Para já, dois importantes produtores e exportadores de bens alimentares – a Rússia e a Ucrânia – estão em confronto e as suas exportações por via marítima a partir do Mar Negro, sobretudo de cereais e fertilizantes, ficaram em cheque. Depois, a crise vinha de mais longe, dos anos 2008-2013, com a crise financeira e económica no coração da Euro América. Da crise do centro derivam efeitos nefastos para as periferias vulneráveis, atingidas também pela repercussão das secas e outras consequências das alterações climáticas (na Austrália, por exemplo), que levaram à alta de preços. Tudo isto se conjugou com fenómenos de perturbações políticas e conflitos – por exemplo no Médio Oriente com o Iraque, a Síria, o Yemen, com sucessivas guerras e insurreições.
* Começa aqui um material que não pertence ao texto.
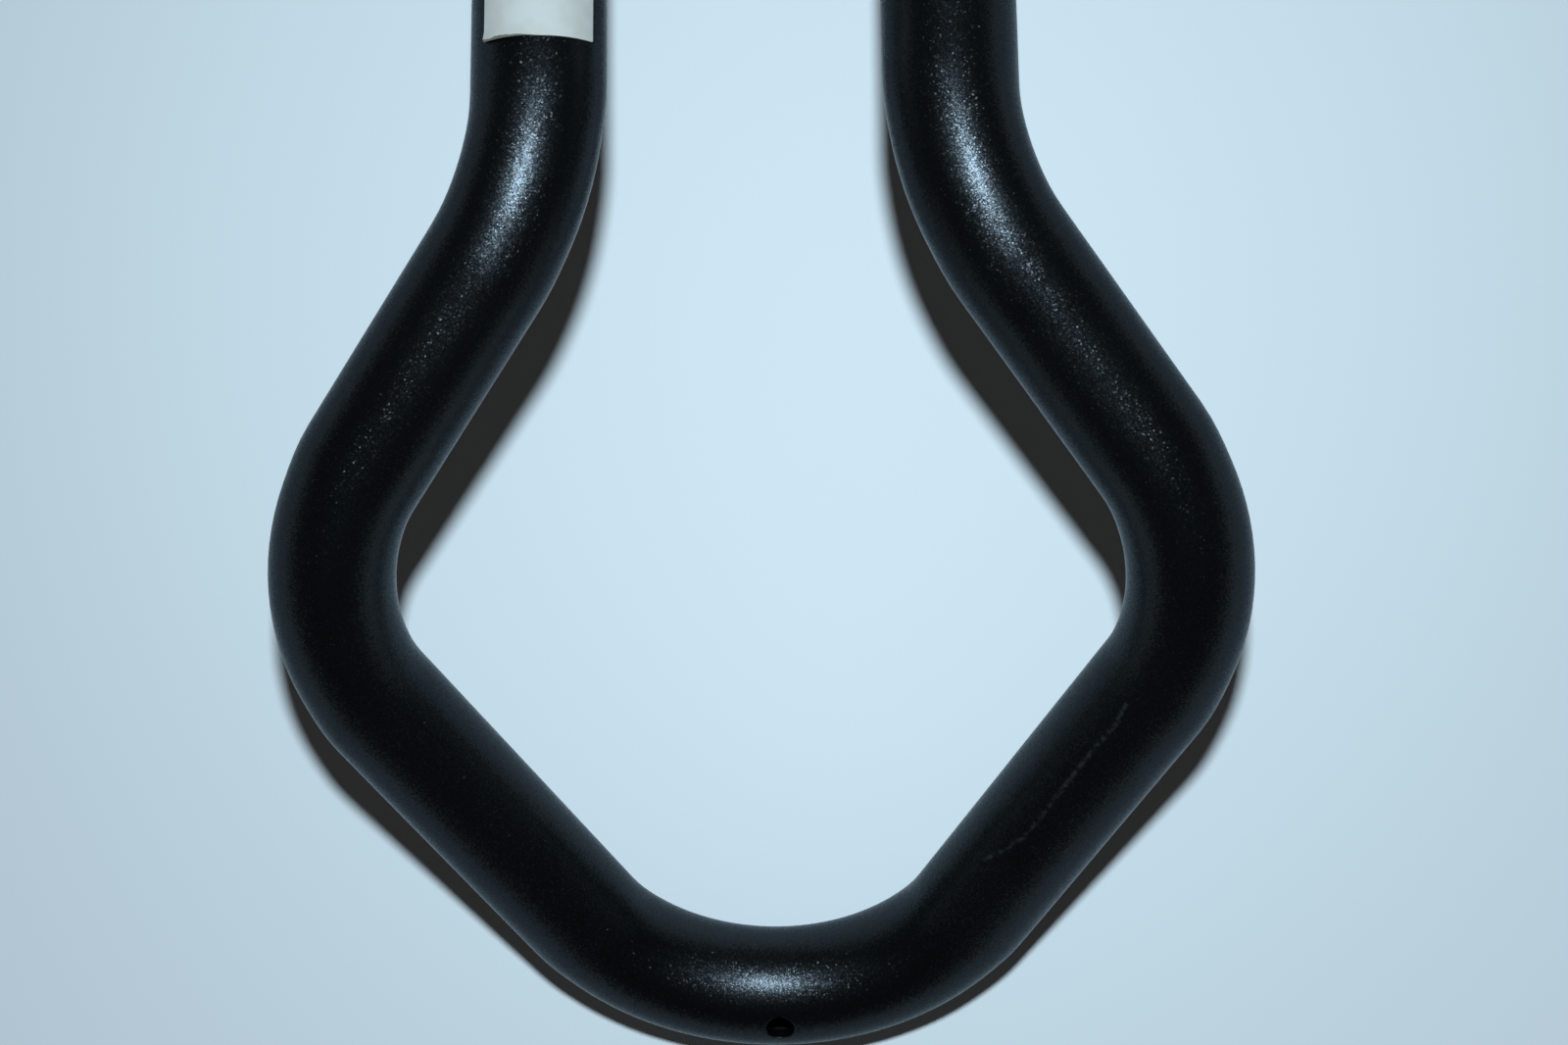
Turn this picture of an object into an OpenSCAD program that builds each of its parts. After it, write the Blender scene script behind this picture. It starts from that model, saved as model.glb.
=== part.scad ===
// Clip-on loop aerobar for a bicycle handlebar: one round tube, bent in one piece.
// From the front of the loop each half runs out along the side, turns in to a narrow
// waist and goes on as a straight leg that a clamp on the handlebar grips.
// It lies as it rests on a table: the front of the loop and both leg ends touch Z = 0.
// X = 0 is the plane of symmetry, and the legs point toward +Y.

/* [Tube] */
// Outer diameter of the tube
tube_d = 22.2; // [19:0.1:25.4]
// Thickness of the tube's wall in the straight runs
tube_wall = 2; // [1.2:0.1:3]
// How much slimmer the wall is in the bends, on its outside and on its inside
bend_draw = 0.03; // [0.01:0.01:0.05]
// Radius of the tube's axis in every bend, set by the bending die
bend_r = 42; // [38:1:46]

/* [Loop] */
// Angle of the front bend, from one side run round to the other
front_bend = 118; // [112:1:124]
// Slope of the plane in which the front bend lies
front_slope = 33.5; // [28:0.5:38]
// Length of the straight side run
side_run = 58; // [52:1:80]

/* [Waist and legs] */
// Angle by which each waist run heads in toward the middle, seen from above
waist_toe = 35; // [32:1:40]
// Slope of the waist run, up toward the legs
waist_rise = 10; // [4:0.5:16]
// Slope of the legs, down to the table
leg_fall = 19; // [15:0.5:26]
// Distance between the axes of the two legs
leg_spacing = 67; // [62:1:72]

/* [Details] */
// Diameter of the vent hole in the top of the front bend
vent_d = 5.2; // [3:0.1:8]
// Chamfer on both edges of each leg's cut end
end_chamfer = 0.4; // [0.2:0.1:0.5]

/* [Hidden] */
$fn = 96;

tube_r = tube_d / 2;
bore_r = tube_r - tube_wall;
bent_r = tube_r - bend_draw;
half_front = front_bend / 2;

// Length by which a straight run reaches into a bend, short enough to cover its wall there
overlap = 0.3;

// Heading of each straight run of the right half, from the front toward the leg's end
across = [1, 0, 0];
side_dir = [cos(half_front), sin(half_front) * cos(front_slope), sin(half_front) * sin(front_slope)];
waist_dir = [-sin(waist_toe) * cos(waist_rise), cos(waist_toe) * cos(waist_rise), sin(waist_rise)];
leg_dir = [0, cos(leg_fall), -sin(leg_fall)];

// Angle of the bend between two headings, and the direction from the tube's axis to the
// centre of that bend, where it starts and where it ends
function turn(d_in, d_out) = acos(d_in * d_out);
function inward_first(d_in, d_out) = (d_out - (d_in * d_out) * d_in) / sin(turn(d_in, d_out));
function inward_last(d_in, d_out) = ((d_in * d_out) * d_out - d_in) / sin(turn(d_in, d_out));

// Turn of the tube about its own axis between two bends, from heading d1 to d2 and d2 to d3
function roll(d1, d2, d3) =
    let (from = inward_last(d1, d2), to = inward_first(d2, d3))
    atan2(cross(from, to) * d2, from * to);

// Way along the axis from the start to the end of a bend
function bend_step(d_in, d_out) = bend_r * tan(turn(d_in, d_out) / 2) * (d_in + d_out);

shoulder_bend = turn(side_dir, waist_dir);
shoulder_roll = roll(across, side_dir, waist_dir);
neck_bend = turn(waist_dir, leg_dir);
neck_roll = roll(side_dir, waist_dir, leg_dir);

// Way from the front to the shoulder bend's end, and through the neck bend
shoulder_way = bend_step(across, side_dir) + side_run * side_dir + bend_step(side_dir, waist_dir);
neck_way = bend_step(waist_dir, leg_dir);

// The waist run is as long as it takes to bring the legs to their spacing
waist_run = (shoulder_way.x + neck_way.x - leg_spacing / 2) / -waist_dir.x;

// Each leg is as long as it takes for the lower edge of its cut end to reach the table
leg_top = shoulder_way + waist_run * waist_dir + neck_way + [0, 0, bent_r];
leg_end_z = tube_r * cos(leg_fall) - end_chamfer * sin(leg_fall);
leg_run = (leg_top.z - leg_end_z) / sin(leg_fall);

// Length of the whole bar along Y, which the origin halves
bar_y = bent_r + leg_top.y + leg_run * leg_dir.y + (tube_r - end_chamfer) * sin(leg_fall);

// A ring, the section of the tube, or of its slimmer wall in the bends
module section(draw = 0) {
    difference() {
        circle(r = tube_r - draw);
        circle(r = bore_r + draw);
    }
}

// Straight run from the origin along +Z, which overlaps the bends at both its ends
module straight(run) {
    translate([0, 0, -overlap]) linear_extrude(height = run + 2 * overlap) section();
}

// Bend that starts at the origin heading +Z and turns toward +X
module bend(angle) {
    translate([bend_r, 0, 0])
        rotate([90, 0, 180])
            rotate_extrude(angle = angle) translate([bend_r, 0]) section(bend_draw);
}

// Puts what follows at the end of a straight run or a bend, again heading +Z
module after_run(run) {
    translate([0, 0, run]) children();
}

module after_bend(angle) {
    translate([bend_r * (1 - cos(angle)), 0, bend_r * sin(angle)]) rotate([0, angle, 0]) children();
}

// Leg with both edges of its cut end chamfered
module leg() {
    rotate_extrude()
        polygon([
            [bore_r, -overlap],
            [tube_r, -overlap],
            [tube_r, leg_run - end_chamfer],
            [tube_r - end_chamfer, leg_run],
            [bore_r + end_chamfer, leg_run],
            [bore_r, leg_run - end_chamfer]
        ]);
}

// Everything behind the front bend on one side
module half() {
    straight(side_run);
    after_run(side_run) rotate([0, 0, shoulder_roll]) {
        bend(shoulder_bend);
        after_bend(shoulder_bend) {
            straight(waist_run);
            after_run(waist_run) rotate([0, 0, neck_roll]) {
                bend(neck_bend);
                after_bend(neck_bend) leg();
            }
        }
    }
}

// Front bend with the vent hole in its top, square to the plane of the bend
module front() {
    difference() {
        after_bend(-half_front) bend(front_bend);
        rotate([-90, 0, 0]) cylinder(d = vent_d, h = tube_d);
    }
}

// At the front the axis heads along +X, and the front bend turns up its slope
module at_front() {
    translate([0, bent_r - bar_y / 2, bent_r])
        rotate([front_slope, 0, 0])
            rotate([90, 0, 90])
                children();
}

module bent_tube() {
    color("#16181b")
        at_front() {
            front();
            after_bend(half_front) half();
            mirror([0, 0, 1]) after_bend(half_front) half();
        }
}

bent_tube();
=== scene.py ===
import math

import bmesh
import bpy
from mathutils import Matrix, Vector


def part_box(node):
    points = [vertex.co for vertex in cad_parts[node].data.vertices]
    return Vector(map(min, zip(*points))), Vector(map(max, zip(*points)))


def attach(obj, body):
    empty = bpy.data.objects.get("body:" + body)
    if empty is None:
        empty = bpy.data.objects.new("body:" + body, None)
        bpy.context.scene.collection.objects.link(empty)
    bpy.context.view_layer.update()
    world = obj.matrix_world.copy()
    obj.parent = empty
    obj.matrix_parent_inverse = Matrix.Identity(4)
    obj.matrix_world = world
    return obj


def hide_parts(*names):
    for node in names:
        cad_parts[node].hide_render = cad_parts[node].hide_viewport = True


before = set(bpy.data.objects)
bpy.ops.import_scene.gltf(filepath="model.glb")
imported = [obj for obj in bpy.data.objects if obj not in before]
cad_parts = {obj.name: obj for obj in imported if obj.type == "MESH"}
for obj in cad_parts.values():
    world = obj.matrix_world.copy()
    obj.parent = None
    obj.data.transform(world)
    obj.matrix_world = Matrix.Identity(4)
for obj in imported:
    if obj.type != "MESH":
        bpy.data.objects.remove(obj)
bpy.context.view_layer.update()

barLow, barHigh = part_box("bent_tube")
print("frame loaded, the bar is", round(barHigh.y - barLow.y, 4), "m long")

smoothAngle = math.radians(35)  # an edge sharper than this stays sharp
samePlace = 1e-5                # metres, points less far apart than this count as one


# small helpers that every piece uses

def deselectAll():
    bpy.ops.object.select_all(action="DESELECT")


def makeActive(piece):
    deselectAll()
    piece.select_set(True)
    bpy.context.view_layer.objects.active = piece


def startEditing(piece, mode):
    makeActive(piece)
    bpy.ops.object.mode_set(mode="EDIT")
    bpy.ops.mesh.select_mode(type=mode)


def stopEditing():
    bpy.ops.object.mode_set(mode="OBJECT")


def selectOnly(piece, kind, wanted):  # kind is verts, edges or faces
    shape = bmesh.from_edit_mesh(piece.data)
    bpy.ops.mesh.select_all(action="DESELECT")
    for item in getattr(shape, kind):
        if wanted(item):
            item.select_set(True)
    bmesh.update_edit_mesh(piece.data)


def applyPlace(piece):
    makeActive(piece)
    bpy.ops.object.transform_apply(location=True, rotation=True, scale=True)


def applyModifier(piece, kind, **settings):
    makeActive(piece)
    modifier = piece.modifiers.new(kind.lower(), kind)
    for name, value in settings.items():
        setattr(modifier, name, value)
    bpy.ops.object.modifier_apply(modifier=modifier.name)


def smoothStep(share):
    share = min(max(share, 0), 1)
    return (3 - 2 * share) * share * share


# the bent tube, one piece from leg end to leg end

tube = {
    "radius": 0.0111,           # outer radius
    "bentRadius": 0.01107,      # of the solid's bends, which sets how high the front lies
    "wall": 0.002,
    "bendRadius": 0.042,        # of the axis, the same in every bend
    "frontBend": 118,           # degrees, from one side run round to the other
    "frontSlope": 33.5,         # degrees, of the plane that the front bend lies in
    "sideRun": 0.058,
    "waistToe": 35,             # degrees, seen from above
    "waistRise": 10,
    "legFall": 19,
    "legSpacing": 0.067,        # between the axes of the legs
    "flattening": 0.035,        # how much narrower a bend is in its own plane
    "flatteningRun": 0.009,     # over which the section goes from round to flattened
    "aroundSteps": 96,
    "bendStep": 3,              # degrees between two rings in a bend
    "runStep": 0.004,           # between two rings in a straight run
    "weld": 1e-6,               # points of the two halves closer than this are merged
    "endEdge": 0.0004,          # rounding of the edges of the leg ends, which meet the floor
    "edgeSegments": 3,
    "ventHole": 0.0052,         # diameter
    "ventSteps": 48,
    "ventEdge": 0.00025,        # rounding of the coated edge of the hole
    "ventWeld": 0.00012,        # points of that edge closer than this are merged first
}


def runHeadings():
    half = math.radians(tube["frontBend"] / 2)
    slope = math.radians(tube["frontSlope"])
    toe = math.radians(tube["waistToe"])
    rise = math.radians(tube["waistRise"])
    fall = math.radians(tube["legFall"])
    across = Vector((1, 0, 0))
    side = Vector((math.cos(half), math.sin(half) * math.cos(slope), math.sin(half) * math.sin(slope)))
    waist = Vector((-math.sin(toe) * math.cos(rise), math.cos(toe) * math.cos(rise), math.sin(rise)))
    leg = Vector((0, math.cos(fall), -math.sin(fall)))
    return across, side, waist, leg


def bendWay(headingIn, headingOut):
    turn = headingIn.angle(headingOut)
    return (headingIn + headingOut) * tube["bendRadius"] * math.tan(turn / 2)


def runLengths(frontMiddle):
    across, side, waist, leg = runHeadings()
    toWaist = bendWay(across, side) + side * tube["sideRun"] + bendWay(side, waist)
    neck = bendWay(waist, leg)
    waistRun = (toWaist.x + neck.x - tube["legSpacing"] / 2) / -waist.x
    legTop = frontMiddle + toWaist + waist * waistRun + neck
    fall = math.radians(tube["legFall"])
    edge = tube["endEdge"]
    endHeight = (tube["radius"] - edge) * math.cos(fall) + edge * (1 - math.sin(fall))
    return tube["sideRun"], waistRun, (legTop.z - endHeight) / math.sin(fall)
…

Mas de todos estes fenómenos, foi a guerra na Ucrânia que levou ao pico os riscos de carência alimentar, sobretudo nos países dependentes de importações na África Subsaariana e no Médio Oriente.
Para entender as razões da crise, bastará lembrar que os dois países inimigos – a Rússia e a Ucrânia – representam 30% das exportações mundiais de trigo; além das dificuldades de transporte, a alta do preço dos cereais, com o trigo a passar os 430 Euros a tonelada, na Primavera de 2022. Um dos que mais sofrem é o Egipto, que importa mais de 80% do seu trigo da Ucrânia e da Rússia; mas também a Líbia e uma série de países da África Subsaariana como o Senegal, a Somália e a Tanzânia. Mais longe, na península do Indostão, o Paquistão importa cerca de 40% do seu trigo da Rússia e igual quantidade da Ucrânia. Deste modo, a insegurança alimentar progrediu com a guerra na Ucrânia, nas regiões da África do Norte e África Subsaariana e no Médio Oriente, invertendo uma tendência positiva que era a diminuição da população mundial nestas circunstâncias de carência.
Deste modo, neste momento, o número de pessoas ameaçadas pela insegurança alimentar aproxima-se dos mil milhões, ou seja, mais de 12% da população do Globo. Por outro lado, a Europa, em nome da luta contra a degradação do clima e da transição ecológica e energética, irá diminuir a sua produção agrícola.
Quanto à Rússia, parece disposta a usar a sua independência e autonomia alimentar como uma arma de pressão sobre os países importadores dos seus cereais. Alguns que tinham votado as sanções contra Moscovo vieram por esta razão a modificar mais tarde o seu voto.